DEV Community

Discussion on: Dear LINQ, I love you, but I'm going back to my roots

Collapse
 
rafalpienkowski profile image
Rafal Pienkowski • Edited

You should always be careful when you're using LINQ.

There is huge difference between using LINQ on collection which are implementing IEnumerable<T> and IQueryable<T>. Long story short. When we're using IEnumerable interface, as you've written, we're working on objects which are stored in memory. In other hand IQueryable uses expression trees which can be modified as long as we don't execute them (calling ToList() or ToArray() method). More about expression trees.
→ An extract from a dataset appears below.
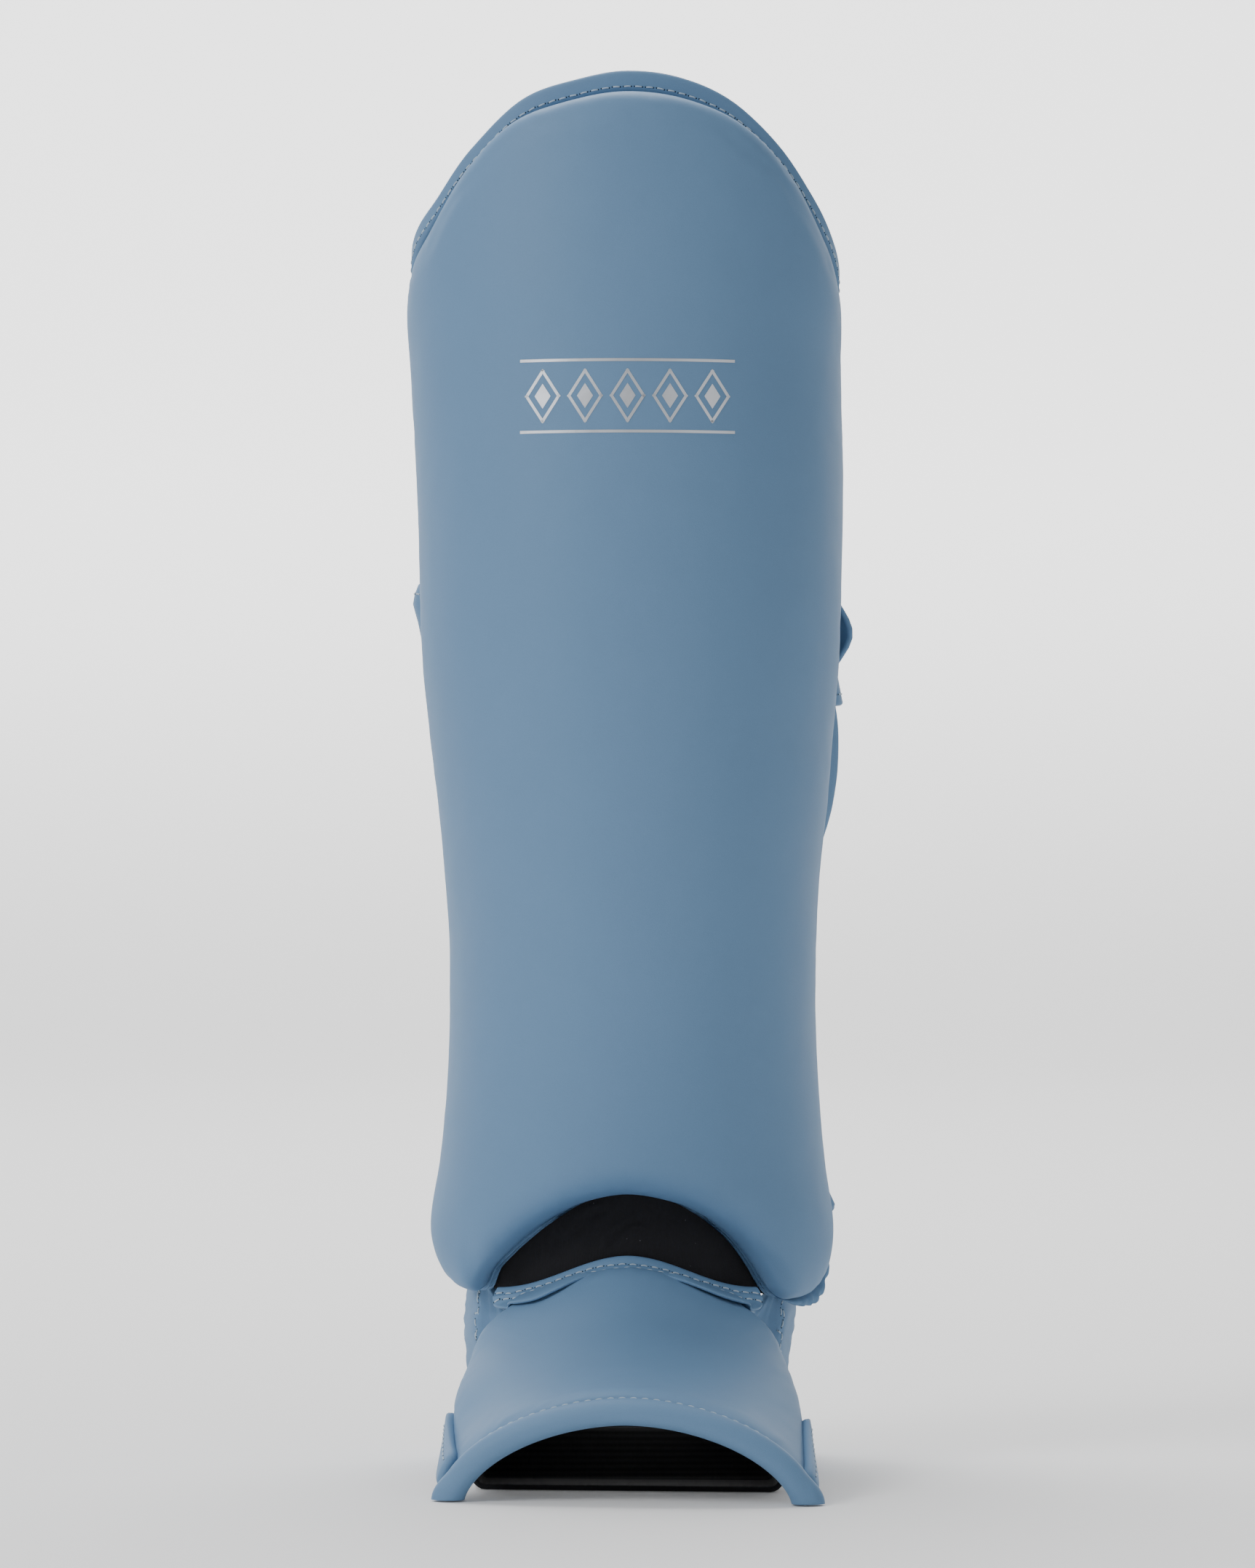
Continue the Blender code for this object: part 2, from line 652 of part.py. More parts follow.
def stand_on_origin():
    """Hangs the pieces on an empty that puts the middle of the guard's base at the origin."""
    bpy.context.view_layer.update()
    places = bpy.context.evaluated_depsgraph_get()
    pieces = list(guard.objects)
    points = [
        vertex.co.copy()
        for piece in pieces
        for vertex in piece.evaluated_get(places).to_mesh().vertices
    ]
    low = [min(point[axis] for point in points) for axis in range(3)]
    high = [max(point[axis] for point in points) for axis in range(3)]
    stand = bpy.data.objects.new("guard_stand", None)
    guard.objects.link(stand)
    stand.location = (-(low[0] + high[0]) / 2, -(low[1] + high[1]) / 2, -low[2])
    for piece in pieces:
        piece.parent = stand


for old in list(bpy.data.objects):
    bpy.data.objects.remove(old, do_unlink=True)
guard = bpy.data.collections.new("shin_guard")
bpy.context.scene.collection.children.link(guard)
build()
stand_on_origin()
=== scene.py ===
"""The looks of a standing shin and instep guard: padded covers, a black lining, rolled hems,
straps, elastic, stitches and a small studio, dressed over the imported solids.

Metres, +Z up, the front faces -Y. The surfaces are the ones that the solids were bent over, so
a cover lies where its solid is. Turn runs round the shin from -1 at the left side edge over 0
at the crest to 1 at the right, and across does the same over the instep.
"""

import math
from collections import namedtuple

import bmesh
import bpy
import numpy as np
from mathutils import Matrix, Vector, noise
from mathutils.bvhtree import BVHTree


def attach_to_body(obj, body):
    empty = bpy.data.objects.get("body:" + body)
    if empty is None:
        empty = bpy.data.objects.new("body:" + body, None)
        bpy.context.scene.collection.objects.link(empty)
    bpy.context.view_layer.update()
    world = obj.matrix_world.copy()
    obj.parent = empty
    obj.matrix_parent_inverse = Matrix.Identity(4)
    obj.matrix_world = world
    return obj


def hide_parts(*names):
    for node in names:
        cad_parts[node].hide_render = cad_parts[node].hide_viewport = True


bl_info = {
    "name": "Shin and instep guard",
    "version": (1, 0, 0),
    "blender": (4, 5, 0),
    "location": "View3D > Sidebar > Guard",
    "description": "Dresses the packed guard with covers, lining, straps and stitches",
    "category": "Object",
}

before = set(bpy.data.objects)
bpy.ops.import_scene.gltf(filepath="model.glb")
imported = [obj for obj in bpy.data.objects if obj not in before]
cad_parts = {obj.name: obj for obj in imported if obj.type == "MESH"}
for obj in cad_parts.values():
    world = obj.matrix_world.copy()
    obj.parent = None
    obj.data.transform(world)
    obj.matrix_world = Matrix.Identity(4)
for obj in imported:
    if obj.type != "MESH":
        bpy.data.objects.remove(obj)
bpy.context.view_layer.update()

# Where the solids' surfaces stand in the frame
STAND = np.array((-0.00069, 0.05472, 0.0))

# Heights above the floor and lengths of the surfaces
LOBE_BOTTOM = 0.0612
SHIN_HEIGHT = 0.4234
BACKING_HALF_WIDTH = 0.0722
BACKING_DEPTH = 0.060
DOME_DROP = 0.076
ARCH_RISE = 0.0375
INSTEP_REACH = 0.112
INSTEP_HALF_WIDTH = 0.0583
INSTEP_HEIGHT = 0.0725
INSTEP_SIDE_POWER = 1.08
INSTEP_TOP_POWER = 1.15
INSTEP_ARC = 1.2
INSTEP_NORMAL_END = 0.98
RIM_TURN = 0.014
QUARTER_ARC = math.pi / 4 * (BACKING_HALF_WIDTH + BACKING_DEPTH)

# Walls and edges
PAD_FRONT = 0.021
PAD_SIDE = 0.0075
PAD_EDGE_ROLL = 0.017
PAD_EDGE_SHARE = 0.42
TOP_ROLL = 0.009
TOP_SHARE = 0.60
ARCH_ROLL = 0.012
ARCH_SHARE = 0.55
FLANK_SHARE = 0.30
BORDER_WALL = 0.0025
LINING_WALL = 0.0015
FLANGE = 0.0085
FLANGE_LEAN = 0.0015
LOBE_HEM = 0.003
LOBE_HEM_RIGHT = 0.0045
ARCH_TUCK = 0.0018
LOBE_TURNS = (0.5, 0.8)
FLANGE_CORNER = 0.25
LINING_FOOT = 0.001
LINING_TURNS = (0.57, 0.68)
LINING_INSET_TURNS = (0.30, 0.44)
INSTEP_PAD = 0.0095
INSTEP_SIDE = 0.0055
INSTEP_EDGE_ROLL = 0.010
INSTEP_EDGE_SHARE = 0.5
TOE_ROLL = 0.009
TOE_SHARE = 0.64
ANKLE_REACH = 0.62
LINING_REACH = 0.78
ANKLE_REACH_END = 0.27
BINDING_WALL = 0.004
BINDING_SHARE = 0.055
SIDE_PANEL = 0.003
STRAP_WALL = 0.0022
ELASTIC_WALL = 0.0018
GAP = 0.0003

# Straps and ankle sides
CALF_STRAP_WIDTH = 0.042
UPPER_STRAP_HEIGHT = 0.271
LOWER_STRAP_HEIGHT = 0.150
CALF_DEPTH = 0.066
STRAP_BULGE = 0.0045
STRAP_CURL = 0.008
STRAP_CURL_AT = 0.6
STRAP_CURL_SPAN = 0.4
STRAP_END = 0.003
STRAP_CLEARANCE = 0.0006
FOOT_STRAP_TOP = 0.86
FOOT_STRAP_BEND = 0.005
FOOT_STRAP_FRONT = 0.72
FOOT_STRAP_REAR = 0.36
FOOT_STRAP_LEVEL = 0.5
FOOT_STRAP_RISE = 0.016
ANKLE_SIDE_TOP = 0.088
ANKLE_SIDE_FOOT = 0.0005
HEEL_DEPTH = 0.058
HEEL_STRAP_WIDTH = 0.046
HEEL_STRAP_BASE = 0.003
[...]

Common mistake is work on IEnumerable interface. Let's take an example. We've a repository which contains method GetAll() which returns IEnumerable. When we'll work with those implementation like in example below, we'll first load whole collection into memory, then we'll filter results, after that we'll skip 10 elements and at the end we'll take only 5 results.

var elements = _repository.GetAll().Where(a => a.Salary < 100).Skip(10).Take(5);

But if our repository would implement method GetAll() which would return IQueryable expression won't be executed until we explicity call ToList() method. For instance, when we'll work with Entity Framework on a database our expression will be translated into proper SQL query and we'll return only 5 elements (or less if condition won't be full fit) to our program.

To sum up. Be aware during work with LINQ. Check if you're working on IEnumerable or IQueryable interfaces. It matters. Cheers.

BTW difference between IEnumerable and IQueryable is one of my favorite interview questions :)

Collapse
 
s3artis profile image
Matt Weingaertner • Edited

This comment sums the thoughts behind using LINQ up. 👍 Thank you!